The new machzor was my bridge into gaining a level of security in this new, alien situation. Had I been reading from Gates of Repentance, I almost certainly would have had greater difficulty finding my way into the role. The baggage that I carry connected to Gates of Repentance would have weighed me down significantly. Instead, I had been given the gift of ownership. Mishkan HaNefesh contains a great deal of alternative readings, from essays to poetry, written by people of all stripes. My services contained readings from individuals as disparate as Samson Rafael Hirsch and Richard Feynman. As the shaliach tzibbur, the prayer leader, I was given the opportunity to pick from the many different elements of the machzor to attend to what I thought the community’s neshama would need. Not only this, but I was also able to use the digital files of the machzor to help myself.  By importing them to my iPad, I was able to alter the machzor itself to fit my needs. Instead of having a binder full of papers, I was able to smoothly transition from page to page, removing pages I was not going to use, highlighting readings I intended on doing or had handed out to participants to do, and typing in iyyunim and congregational directions so that I could read them clearly.

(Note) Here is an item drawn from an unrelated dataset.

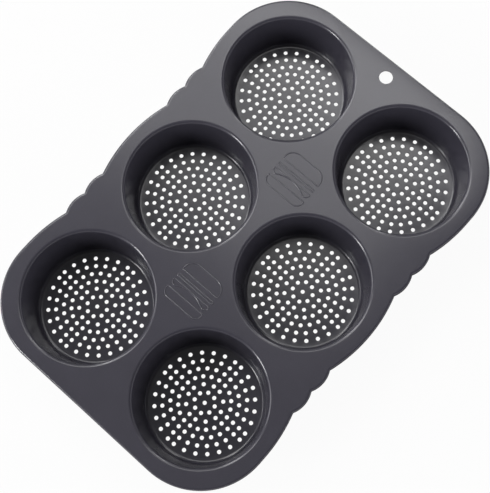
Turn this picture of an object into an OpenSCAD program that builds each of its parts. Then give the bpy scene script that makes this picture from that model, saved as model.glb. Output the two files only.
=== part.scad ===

Combining the multivocality of the machzor with the technology of my iPad, I was able to design a service that would speak to the congregation, as well as guide me through the motions of leading without my having to remove myself from the moment. I simply needed to continue scrolling through the digital files, knowing that I had prepared them with great thought beforehand.

In this way, Mishkan HaNefesh gave me the tools to successfully occupy the role of Rebbe for this community’s High Holy Days. I was able to take the time well before the services to reflect on what a congregation such as Gettysburg Hillel would need, choose from the machzor the pieces that fit best, and then allow myself to inhabit this new role with the machzor as my guide and bridge to the community. Not only did I come away from this year’s High Holy Days having accomplished a new feat on my way to becoming a rabbi, I was also able to be a part of some of the most meaningful services I had attended in my life. The community at Gettysburg Hillel had a great willingness to participate, welcomed those from outside of the college, and gave me the gift of accomplishment by entrusting me with their High Holy Day services. The warm community of Gettysburg and the utility of Mishkan HaNefesh ushered me into 5775 with a feeling of gratitude and accomplishment by providing the environment for my first step into the role of the Rebbe. May this year be one of great experience and accomplishment for all!

Andy Kahn is a second year rabbinic student at Hebrew Union College – Jewish Institute of Religion. He is currently the intern at the CCAR.